Definition
An electronic device that alters the audio signal of a voice transmission so it cannot be understood by anyone receiving it without a matching device to restore the signal to normal speech. Used to keep radio communications private from listeners who do not have the proper decoding equipment.
Plain English
A piece of equipment that scrambles a voice over the radio so it sounds like garbled noise to anyone listening, unless they have the matching unit that unscrambles it back into normal speech.
Context Anchor
Seen in discussions of secure radio communication, especially military, government, or special-use operations rather than normal civil aviation radio work.
Derivation
The word 'scrambler' comes from 'scramble,' meaning to mix things up into disorder.

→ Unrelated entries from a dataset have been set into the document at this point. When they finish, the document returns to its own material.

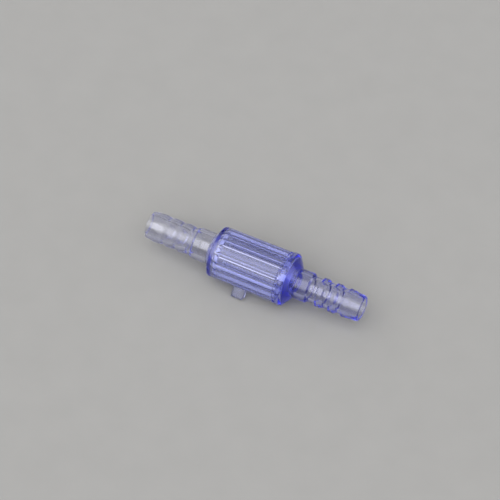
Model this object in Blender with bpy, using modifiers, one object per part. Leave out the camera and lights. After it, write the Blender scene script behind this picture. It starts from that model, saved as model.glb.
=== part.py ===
"""Inline check valve with a hose-barb spigot at each end, in clear plastic.

An outlet body and an inlet cap are joined round a cage of bars. The cage guides a hollow poppet,
which closes on a soft washer in the cap. Flow enters at +X, runs round the cage through channels in
the chamber's wall, and leaves at -X.

Units are metres and +Z is up. The flow axis is the X axis, and the origin is on it at mid-length.
The moulding stub points down and forward, so that its tip reaches as low as the cap's rim.
"""

import math

import bmesh
import bpy
from mathutils import Matrix

MM = 0.001
COLLECTION = "check_valve"
CUTTERS = "cutters"

# Driving dimensions.
SIDES = 48                        # facets round every turned piece
HALF_LENGTH = 34.8 * MM
BORE_RADIUS = 2.95 * MM           # fluid passage through both spigots
RIDGE_RADIUS = 4.45 * MM          # widest point of a barb, for 8 mm tube
CORNER = 0.25 * MM                # break on moulded edges
FIT = 0.1 * MM                    # gap left between neighbouring pieces

# Outlet body: spigot, sleeve, shoulder, barrel and tongue.
OUTLET_TIP_RADIUS = 4.05 * MM
OUTLET_ROOT_RADIUS = 4.16 * MM
OUTLET_RIDGE_PITCH = 4.1 * MM
OUTLET_FIRST_RIDGE = -31.6 * MM
OUTLET_RIDGES = 3
SLEEVE_START = -19.1 * MM
SLEEVE_RADIUS = 4.8 * MM
SLEEVE_BORE_RADIUS = 3.5 * MM
SHOULDER_START = -13.9 * MM
BARREL_START = -12.25 * MM
BARREL_START_RADIUS = 7.8 * MM    # the barrel widens by its mould's draft
BARREL_RADIUS = 7.95 * MM
BARREL_END = 9.2 * MM
CHAMBER_RADIUS = 5.85 * MM
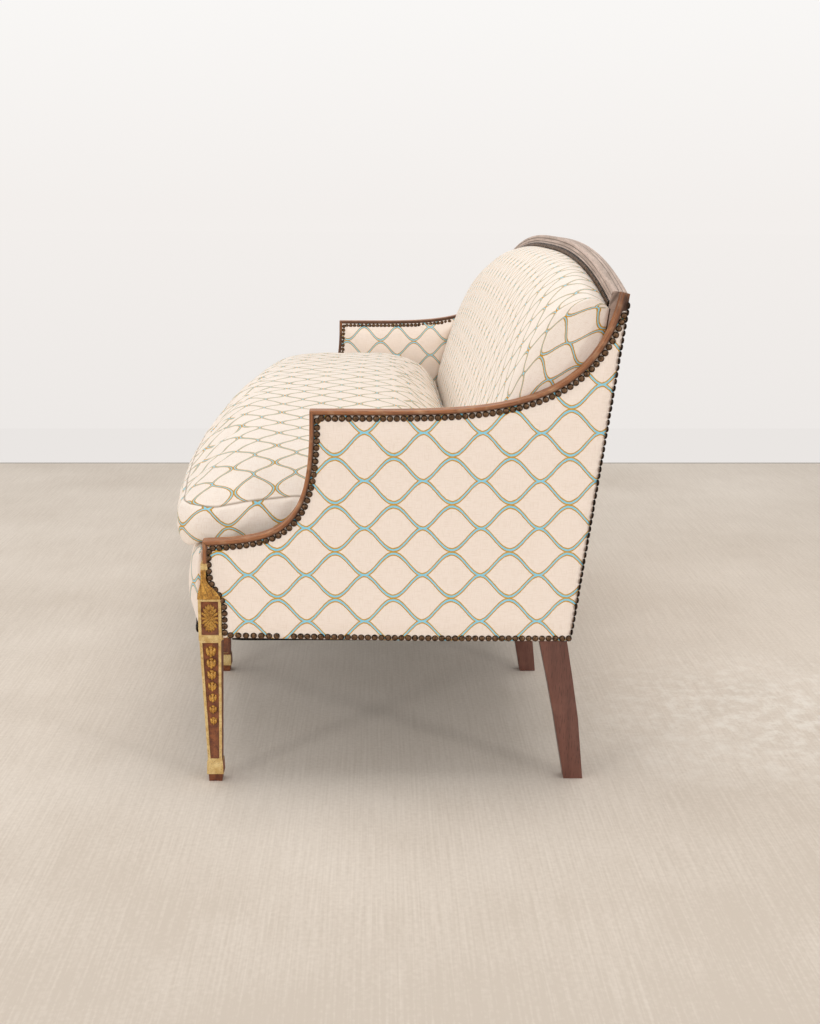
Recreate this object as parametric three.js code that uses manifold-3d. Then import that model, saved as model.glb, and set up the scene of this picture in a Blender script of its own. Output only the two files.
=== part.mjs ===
// Camelback sofa with a bowed front, in millimetres, +Z up, front towards -Y.
// A beech frame carries webbing, a padded deck, tight arms and back, and one loose bench cushion.
// Moulded show-wood rails sweep from the low front corners up to a camel-hump crest rail.
// Places across the sofa (X) are measured from its middle, depths (Y) from the front corner
// of the upholstery, heights (Z) from the floor; the group is centred on its feet at the end.
import * as THREE from 'three';
import { mergeVertices } from 'three/addons/utils/BufferGeometryUtils.js';
import Module from 'manifold-3d';

const wasm = await Module();
wasm.setup();

// Overall sizes
const sofa_length = 2000;
const body_depth = 637;
const underside_height = 263;
const low_corner_height = 439;
const arm_height = 665;
const crest_corner_height = 856;
const crest_rise = 79;
const front_bow = 55;
const back_lean = 0.139;
const arm_front_setback = 185;

// Fits
const joint_gap = 0.3;
const cut_overrun = 20;

// Seat frame boards
const rail_thickness = 26;
const end_rail_thickness = 24;
const bow_steps = 24;
const rail_lift = 3;
const stretcher_height = 80;
const stretcher_drop = 27;
const corner_block_leg = 60;
const corner_block_height = 90;
const corner_block_lift = 24;
const inner_leg_distance = 360;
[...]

The device mixes the voice signal into disordered sound, then a matching device unscrambles it on the other end.
Why Pilots Care
A normal aircraft radio may receive a scrambled transmission, but the pilot will not be able to understand it unless the aircraft has the proper matching equipment.
Intuition Check
A speech scrambler is not used to make speech clearer. It is used to make speech unreadable to the wrong listener, then readable again to the right one.
Example Sentence 1
The military aircraft used a speech scrambler so its radio calls could not be understood by anyone monitoring the frequency.
Example Sentence 2
The crew confirmed the speech scrambler was active to protect the conversation from interception.